The atrium testudinatum was employed when the atrium was small and another floor was built over it. The name comes from the Latin word, which means a turtle or tortoise, and by transference a covered vault.
The Encyclopædia Britannica said that no example of this type had been found at Pompeii, . While narrow homes had atria that were not flanked by cubiculums and alae, and even atria where the impluvium was set against a wall or in a corner, homes smaller than 5 meters across are generally testudinate.
Vitruvius continues by giving the correct proportions for an atrium (length:width ratios for the atrium, and their proportion to that of the opening in the roof, width:height ratios for the atrium, and the proportions (relative to the atrium) of the adjacent rooms that are alcoves open on the atrium side, the tablinum and alae). It is worth noting that many extant atria do not follow his ideal rules.

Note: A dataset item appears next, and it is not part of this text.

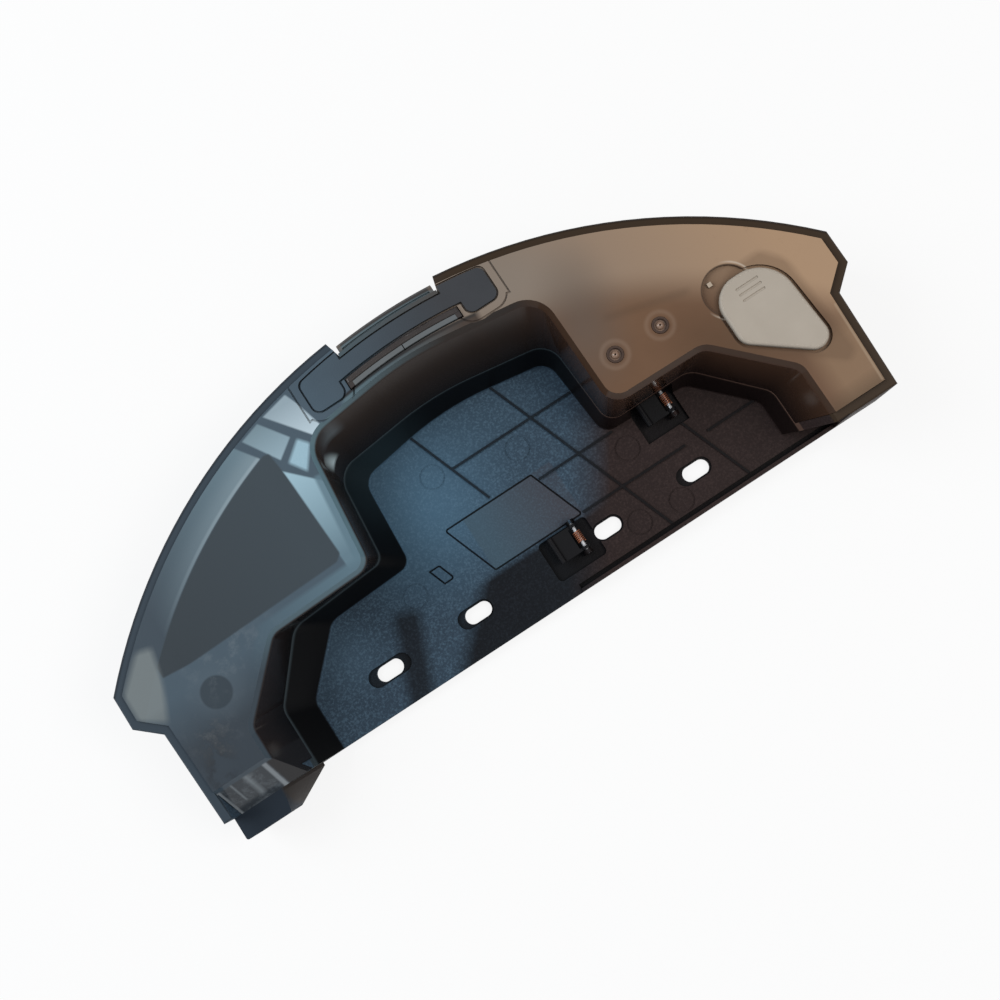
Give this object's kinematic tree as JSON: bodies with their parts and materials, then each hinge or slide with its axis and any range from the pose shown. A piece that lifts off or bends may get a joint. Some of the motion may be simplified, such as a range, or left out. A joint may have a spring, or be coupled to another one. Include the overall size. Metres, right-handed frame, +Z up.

He also advises that the size of the atrium of cavaedium be appropriate to the purposes required by the owner's social station: "men of everyday fortune do not need entrance courts, tablina, or atriums built in grand style, because such men are more apt to discharge their social obligations by going round to others than to have others come to them... For capitalists and farmers of the revenue, somewhat comfortable and showy apartments must be constructed, secure against robbery; for advocates and public speakers, handsomer and more roomy, to accommodate meetings; for men of rank who, from holding offices and magistracies, have social obligations to their fellow-citizens, lofty entrance courts in regal style, and most spacious atriums and peristyles, with plantations and walks of some extent in them, appropriate to their dignity."
In many homes in Pompeii, the atrium's walls were placed halfway between the walls behind them and the edge of the impluvium. This meant that the same proportions (almost always 1:√2 width:length) were used for the impluvium edge, the atrium walls, and the next layer of walls (those running outside the tabernae, the cubicles and alae, and the tablinum with its flanking rooms).[12] This arrangement would give the sloping rafters an equal span on each side of the atrium walls.